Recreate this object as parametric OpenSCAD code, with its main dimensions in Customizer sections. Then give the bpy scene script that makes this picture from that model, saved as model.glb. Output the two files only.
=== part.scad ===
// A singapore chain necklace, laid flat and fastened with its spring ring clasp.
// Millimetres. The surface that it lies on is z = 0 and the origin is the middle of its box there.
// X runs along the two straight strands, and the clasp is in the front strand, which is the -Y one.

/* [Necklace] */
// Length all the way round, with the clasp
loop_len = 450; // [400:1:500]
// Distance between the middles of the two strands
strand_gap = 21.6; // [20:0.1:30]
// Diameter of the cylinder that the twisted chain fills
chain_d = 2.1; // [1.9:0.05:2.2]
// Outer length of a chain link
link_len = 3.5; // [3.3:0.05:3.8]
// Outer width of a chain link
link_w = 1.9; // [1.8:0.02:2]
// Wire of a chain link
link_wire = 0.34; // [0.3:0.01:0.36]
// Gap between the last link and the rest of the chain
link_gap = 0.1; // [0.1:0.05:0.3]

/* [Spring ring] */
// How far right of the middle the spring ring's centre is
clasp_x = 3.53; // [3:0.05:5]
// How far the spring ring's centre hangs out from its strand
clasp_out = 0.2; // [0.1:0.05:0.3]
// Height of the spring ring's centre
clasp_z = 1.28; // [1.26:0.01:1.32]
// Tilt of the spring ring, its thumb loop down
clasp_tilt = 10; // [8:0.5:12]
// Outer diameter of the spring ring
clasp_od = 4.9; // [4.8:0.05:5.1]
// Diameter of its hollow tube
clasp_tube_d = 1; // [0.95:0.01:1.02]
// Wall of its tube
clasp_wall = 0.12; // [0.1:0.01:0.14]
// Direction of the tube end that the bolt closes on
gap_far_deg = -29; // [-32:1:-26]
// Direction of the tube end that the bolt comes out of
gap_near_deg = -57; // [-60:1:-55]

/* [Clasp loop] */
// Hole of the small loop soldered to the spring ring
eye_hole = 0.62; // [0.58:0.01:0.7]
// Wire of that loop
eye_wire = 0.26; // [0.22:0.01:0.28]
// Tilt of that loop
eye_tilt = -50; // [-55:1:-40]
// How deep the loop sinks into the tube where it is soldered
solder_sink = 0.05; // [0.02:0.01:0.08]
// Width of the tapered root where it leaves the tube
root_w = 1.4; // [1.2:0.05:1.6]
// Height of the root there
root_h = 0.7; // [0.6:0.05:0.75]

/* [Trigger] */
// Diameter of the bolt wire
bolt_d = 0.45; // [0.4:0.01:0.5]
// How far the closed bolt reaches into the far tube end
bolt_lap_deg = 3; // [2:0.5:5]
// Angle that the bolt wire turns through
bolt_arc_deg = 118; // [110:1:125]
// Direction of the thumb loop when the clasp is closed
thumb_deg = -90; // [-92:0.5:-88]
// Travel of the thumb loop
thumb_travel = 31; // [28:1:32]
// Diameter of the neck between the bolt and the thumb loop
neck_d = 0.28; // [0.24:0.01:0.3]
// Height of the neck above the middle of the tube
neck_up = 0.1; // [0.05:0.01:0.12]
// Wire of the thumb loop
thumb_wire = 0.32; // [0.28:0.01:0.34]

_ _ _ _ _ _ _

DIRECTION =
From the listing above, reproduce all the lines exactly.

FULL ANSWER =
Recreate this object as parametric OpenSCAD code, with its main dimensions in Customizer sections. Then give the bpy scene script that makes this picture from that model, saved as model.glb. Output the two files only.
=== part.scad ===
// A singapore chain necklace, laid flat and fastened with its spring ring clasp.
// Millimetres. The surface that it lies on is z = 0 and the origin is the middle of its box there.
// X runs along the two straight strands, and the clasp is in the front strand, which is the -Y one.

/* [Necklace] */
// Length all the way round, with the clasp
loop_len = 450; // [400:1:500]
// Distance between the middles of the two strands
strand_gap = 21.6; // [20:0.1:30]
// Diameter of the cylinder that the twisted chain fills
chain_d = 2.1; // [1.9:0.05:2.2]
// Outer length of a chain link
link_len = 3.5; // [3.3:0.05:3.8]
// Outer width of a chain link
link_w = 1.9; // [1.8:0.02:2]
// Wire of a chain link
link_wire = 0.34; // [0.3:0.01:0.36]
// Gap between the last link and the rest of the chain
link_gap = 0.1; // [0.1:0.05:0.3]

/* [Spring ring] */
// How far right of the middle the spring ring's centre is
clasp_x = 3.53; // [3:0.05:5]
// How far the spring ring's centre hangs out from its strand
clasp_out = 0.2; // [0.1:0.05:0.3]
// Height of the spring ring's centre
clasp_z = 1.28; // [1.26:0.01:1.32]
// Tilt of the spring ring, its thumb loop down
clasp_tilt = 10; // [8:0.5:12]
// Outer diameter of the spring ring
clasp_od = 4.9; // [4.8:0.05:5.1]
// Diameter of its hollow tube
clasp_tube_d = 1; // [0.95:0.01:1.02]
// Wall of its tube
clasp_wall = 0.12; // [0.1:0.01:0.14]
// Direction of the tube end that the bolt closes on
gap_far_deg = -29; // [-32:1:-26]
// Direction of the tube end that the bolt comes out of
gap_near_deg = -57; // [-60:1:-55]

/* [Clasp loop] */
// Hole of the small loop soldered to the spring ring
eye_hole = 0.62; // [0.58:0.01:0.7]
// Wire of that loop
eye_wire = 0.26; // [0.22:0.01:0.28]
// Tilt of that loop
eye_tilt = -50; // [-55:1:-40]
// How deep the loop sinks into the tube where it is soldered
solder_sink = 0.05; // [0.02:0.01:0.08]
// Width of the tapered root where it leaves the tube
root_w = 1.4; // [1.2:0.05:1.6]
// Height of the root there
root_h = 0.7; // [0.6:0.05:0.75]

/* [Trigger] */
// Diameter of the bolt wire
bolt_d = 0.45; // [0.4:0.01:0.5]
// How far the closed bolt reaches into the far tube end
bolt_lap_deg = 3; // [2:0.5:5]
// Angle that the bolt wire turns through
bolt_arc_deg = 118; // [110:1:125]
// Direction of the thumb loop when the clasp is closed
thumb_deg = -90; // [-92:0.5:-88]
// Travel of the thumb loop
thumb_travel = 31; // [28:1:32]
// Diameter of the neck between the bolt and the thumb loop
neck_d = 0.28; // [0.24:0.01:0.3]
// Height of the neck above the middle of the tube
neck_up = 0.1; // [0.05:0.01:0.12]
// Wire of the thumb loop
thumb_wire = 0.32; // [0.28:0.01:0.34]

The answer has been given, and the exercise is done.